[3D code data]
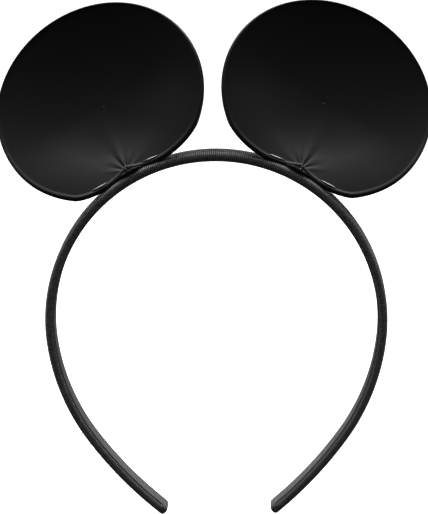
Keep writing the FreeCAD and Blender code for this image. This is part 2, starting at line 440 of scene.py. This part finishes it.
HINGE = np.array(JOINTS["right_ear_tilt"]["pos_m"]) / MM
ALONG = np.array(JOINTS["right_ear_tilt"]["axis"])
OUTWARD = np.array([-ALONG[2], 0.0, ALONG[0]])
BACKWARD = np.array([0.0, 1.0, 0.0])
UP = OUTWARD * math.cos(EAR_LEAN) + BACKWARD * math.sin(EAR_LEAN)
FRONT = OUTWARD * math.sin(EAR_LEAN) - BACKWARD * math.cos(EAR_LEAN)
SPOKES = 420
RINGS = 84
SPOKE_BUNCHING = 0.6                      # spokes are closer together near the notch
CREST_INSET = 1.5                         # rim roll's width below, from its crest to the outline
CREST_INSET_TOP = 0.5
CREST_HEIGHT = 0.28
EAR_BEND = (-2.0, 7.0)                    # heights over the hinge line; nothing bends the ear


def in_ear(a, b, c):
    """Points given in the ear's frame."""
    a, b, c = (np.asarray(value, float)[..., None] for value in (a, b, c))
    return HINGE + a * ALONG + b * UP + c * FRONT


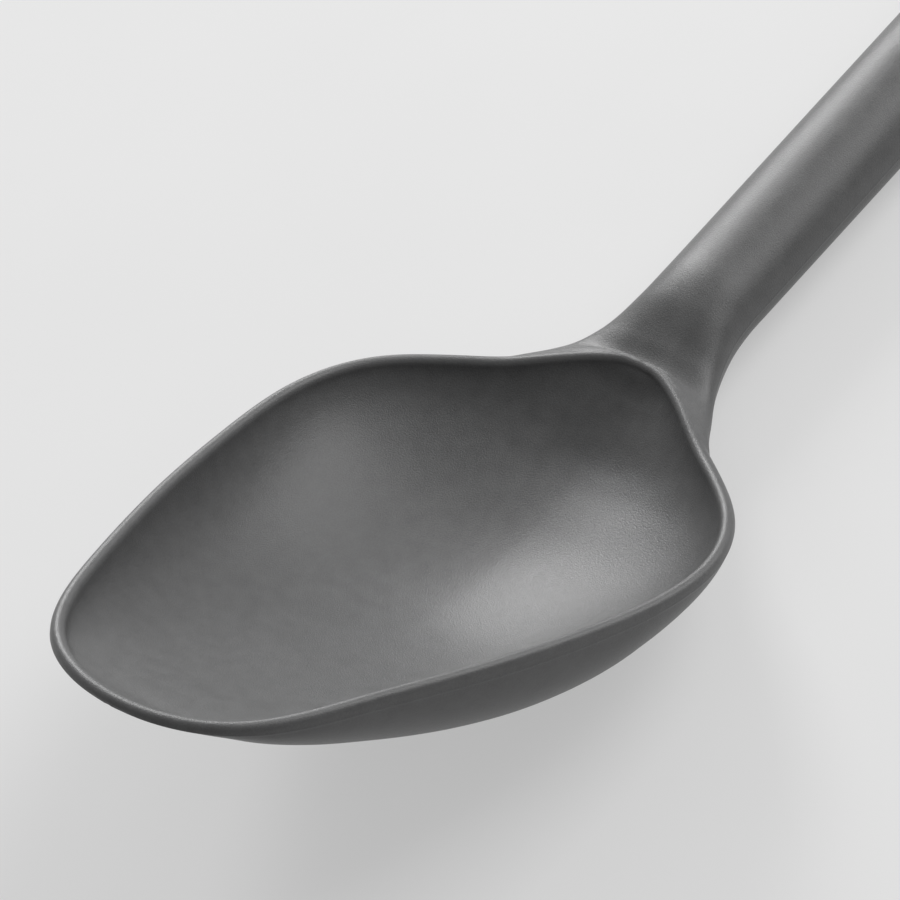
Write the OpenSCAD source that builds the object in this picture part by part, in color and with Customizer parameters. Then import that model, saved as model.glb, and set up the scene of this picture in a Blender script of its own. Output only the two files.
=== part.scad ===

*What to do:*
Reproduce every line above without error.

*Response to this exercise:*
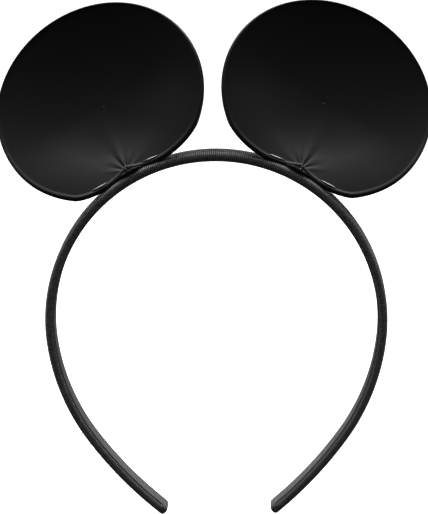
Keep writing the FreeCAD and Blender code for this image. This is part 2, starting at line 440 of scene.py. This part finishes it.
HINGE = np.array(JOINTS["right_ear_tilt"]["pos_m"]) / MM
ALONG = np.array(JOINTS["right_ear_tilt"]["axis"])
OUTWARD = np.array([-ALONG[2], 0.0, ALONG[0]])
BACKWARD = np.array([0.0, 1.0, 0.0])
UP = OUTWARD * math.cos(EAR_LEAN) + BACKWARD * math.sin(EAR_LEAN)
FRONT = OUTWARD * math.sin(EAR_LEAN) - BACKWARD * math.cos(EAR_LEAN)
SPOKES = 420
RINGS = 84
SPOKE_BUNCHING = 0.6                      # spokes are closer together near the notch
CREST_INSET = 1.5                         # rim roll's width below, from its crest to the outline
CREST_INSET_TOP = 0.5
CREST_HEIGHT = 0.28
EAR_BEND = (-2.0, 7.0)                    # heights over the hinge line; nothing bends the ear


def in_ear(a, b, c):
    """Points given in the ear's frame."""
    a, b, c = (np.asarray(value, float)[..., None] for value in (a, b, c))
    return HINGE + a * ALONG + b * UP + c * FRONT


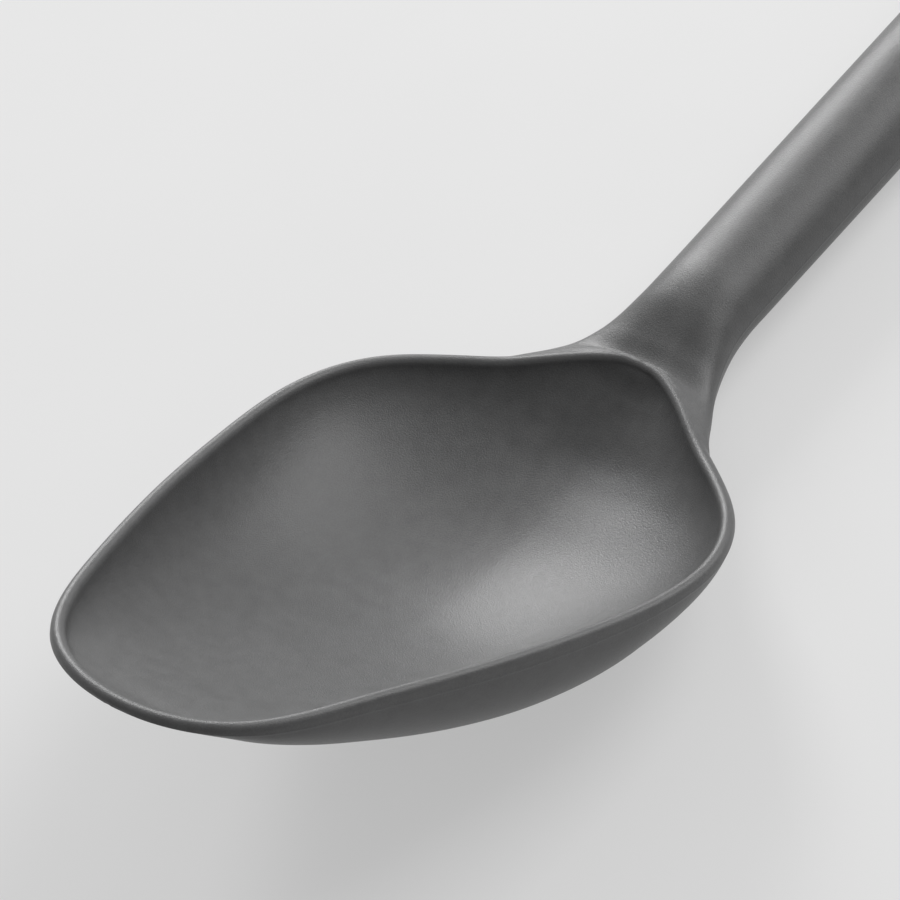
Write the OpenSCAD source that builds the object in this picture part by part, in color and with Customizer parameters. Then import that model, saved as model.glb, and set up the scene of this picture in a Blender script of its own. Output only the two files.
=== part.scad ===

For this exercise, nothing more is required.